── Given material

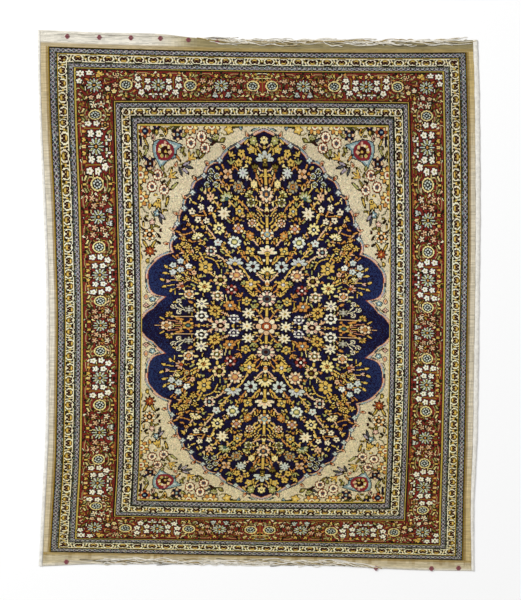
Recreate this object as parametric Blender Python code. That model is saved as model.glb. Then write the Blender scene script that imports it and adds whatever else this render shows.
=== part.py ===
"""A hand-knotted rug that lies flat on the floor, seen from above as it lies.

The knotted cloth is one solid: a pile that stands proud in the middle, and around it the same cloth
woven flat, as two ends and two side bands. An overcast edge cord runs down each side, and loose warp
ends lie sideways along the top and bottom edges. Metres, +Z up, +Y towards the top end.
The origin is on the floor, under the middle of the rug.
"""

from collections import namedtuple
from math import cos, pi, radians, sin

import bmesh
import bpy
from mathutils import Vector

# Thicknesses, all measured up from the floor
PILE_HEIGHT = 0.0060
PILE_RIPPLE = 0.0003
FLAT_HEIGHT = 0.0022
HEM_HEIGHT = 0.0036
SELVAGE_HEIGHT = 0.0045
STRIP_HEIGHT = 0.0019
STRAND_HEIGHT = 0.0015

# The pile's edge climbs from the flat weave over this width
PILE_EDGE = 0.0040

# The white turned-over hem at the left of the top end: how deep it is, and where it runs out
HEM_DEPTH = 0.013
HEM_ENDS_ACROSS = -0.200
HEM_FADE = 0.060

# Parts that touch keep this gap
GAP = 0.0003

# Steps of the cloth's grid
PILE_COLUMNS = 20
PILE_ROWS = 24
BAND_COLUMNS = 2
END_ROWS = 3

# The loose warp ends
STRIP_WIDTH = 0.0025
STRAND_WIDTH = 0.0015
STRAND_PITCH = 0.0122
STRAND_LENGTH = 0.041
STRAND_STEPS = 4
STRAND_LEAN = radians(12)
STRAND_WAVE = radians(5)

# How the long lines of the rug lie: no side is quite straight. A row for each height up the rug,
# with where each line crosses it, from the left to the right.
SideRow = namedtuple("SideRow", "up outer_left joint_left pile_left pile_right joint_right outer_right")
SIDES = (
    SideRow(0.730, -0.5975, -0.5900, -0.5710, 0.5590, 0.5775, 0.5900),
    SideRow(0.600, -0.5960, -0.5890, -0.5700, 0.5640, 0.5815, 0.5945),
    SideRow(0.487, -0.5925, -0.5860, -0.5670, 0.5665, 0.5830, 0.5960),
    SideRow(0.271, -0.5830, -0.5750, -0.5560, 0.5685, 0.5845, 0.5975),
    SideRow(0.001, -0.5740, -0.5655, -0.5480, 0.5655, 0.5830, 0.5945),
    SideRow(-0.201, -0.5745, -0.5655, -0.5495, 0.5630, 0.5795, 0.5925),
    SideRow(-0.377, -0.5765, -0.5675, -0.5520, 0.5595, 0.5770, 0.5890),
    SideRow(-0.539, -0.5845, -0.5755, -0.5590, 0.5555, 0.5715, 0.5810),
    SideRow(-0.730, -0.5940, -0.5850, -0.5690, 0.5530, 0.5735, 0.5805),
)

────

■ **Request**:
Reproduce the entire listing word for word.

■ **Right answer**:
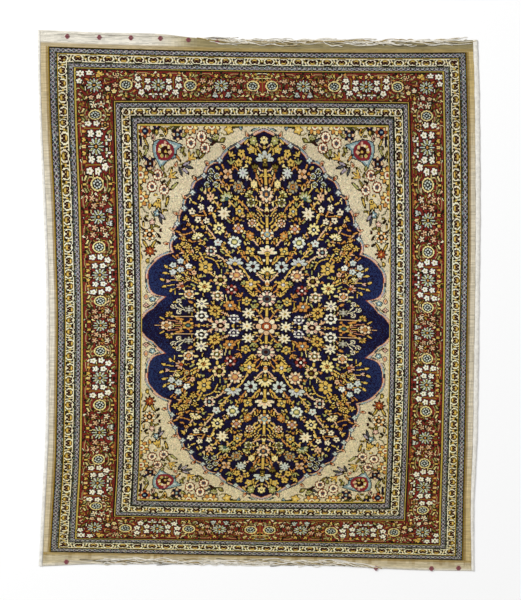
Recreate this object as parametric Blender Python code. That model is saved as model.glb. Then write the Blender scene script that imports it and adds whatever else this render shows.
=== part.py ===
"""A hand-knotted rug that lies flat on the floor, seen from above as it lies.

The knotted cloth is one solid: a pile that stands proud in the middle, and around it the same cloth
woven flat, as two ends and two side bands. An overcast edge cord runs down each side, and loose warp
ends lie sideways along the top and bottom edges. Metres, +Z up, +Y towards the top end.
The origin is on the floor, under the middle of the rug.
"""

from collections import namedtuple
from math import cos, pi, radians, sin

import bmesh
import bpy
from mathutils import Vector

# Thicknesses, all measured up from the floor
PILE_HEIGHT = 0.0060
PILE_RIPPLE = 0.0003
FLAT_HEIGHT = 0.0022
HEM_HEIGHT = 0.0036
SELVAGE_HEIGHT = 0.0045
STRIP_HEIGHT = 0.0019
STRAND_HEIGHT = 0.0015

# The pile's edge climbs from the flat weave over this width
PILE_EDGE = 0.0040

# The white turned-over hem at the left of the top end: how deep it is, and where it runs out
HEM_DEPTH = 0.013
HEM_ENDS_ACROSS = -0.200
HEM_FADE = 0.060

# Parts that touch keep this gap
GAP = 0.0003

# Steps of the cloth's grid
PILE_COLUMNS = 20
PILE_ROWS = 24
BAND_COLUMNS = 2
END_ROWS = 3

# The loose warp ends
STRIP_WIDTH = 0.0025
STRAND_WIDTH = 0.0015
STRAND_PITCH = 0.0122
STRAND_LENGTH = 0.041
STRAND_STEPS = 4
STRAND_LEAN = radians(12)
STRAND_WAVE = radians(5)

# How the long lines of the rug lie: no side is quite straight. A row for each height up the rug,
# with where each line crosses it, from the left to the right.
SideRow = namedtuple("SideRow", "up outer_left joint_left pile_left pile_right joint_right outer_right")
SIDES = (
    SideRow(0.730, -0.5975, -0.5900, -0.5710, 0.5590, 0.5775, 0.5900),
    SideRow(0.600, -0.5960, -0.5890, -0.5700, 0.5640, 0.5815, 0.5945),
    SideRow(0.487, -0.5925, -0.5860, -0.5670, 0.5665, 0.5830, 0.5960),
    SideRow(0.271, -0.5830, -0.5750, -0.5560, 0.5685, 0.5845, 0.5975),
    SideRow(0.001, -0.5740, -0.5655, -0.5480, 0.5655, 0.5830, 0.5945),
    SideRow(-0.201, -0.5745, -0.5655, -0.5495, 0.5630, 0.5795, 0.5925),
    SideRow(-0.377, -0.5765, -0.5675, -0.5520, 0.5595, 0.5770, 0.5890),
    SideRow(-0.539, -0.5845, -0.5755, -0.5590, 0.5555, 0.5715, 0.5810),
    SideRow(-0.730, -0.5940, -0.5850, -0.5690, 0.5530, 0.5735, 0.5805),
)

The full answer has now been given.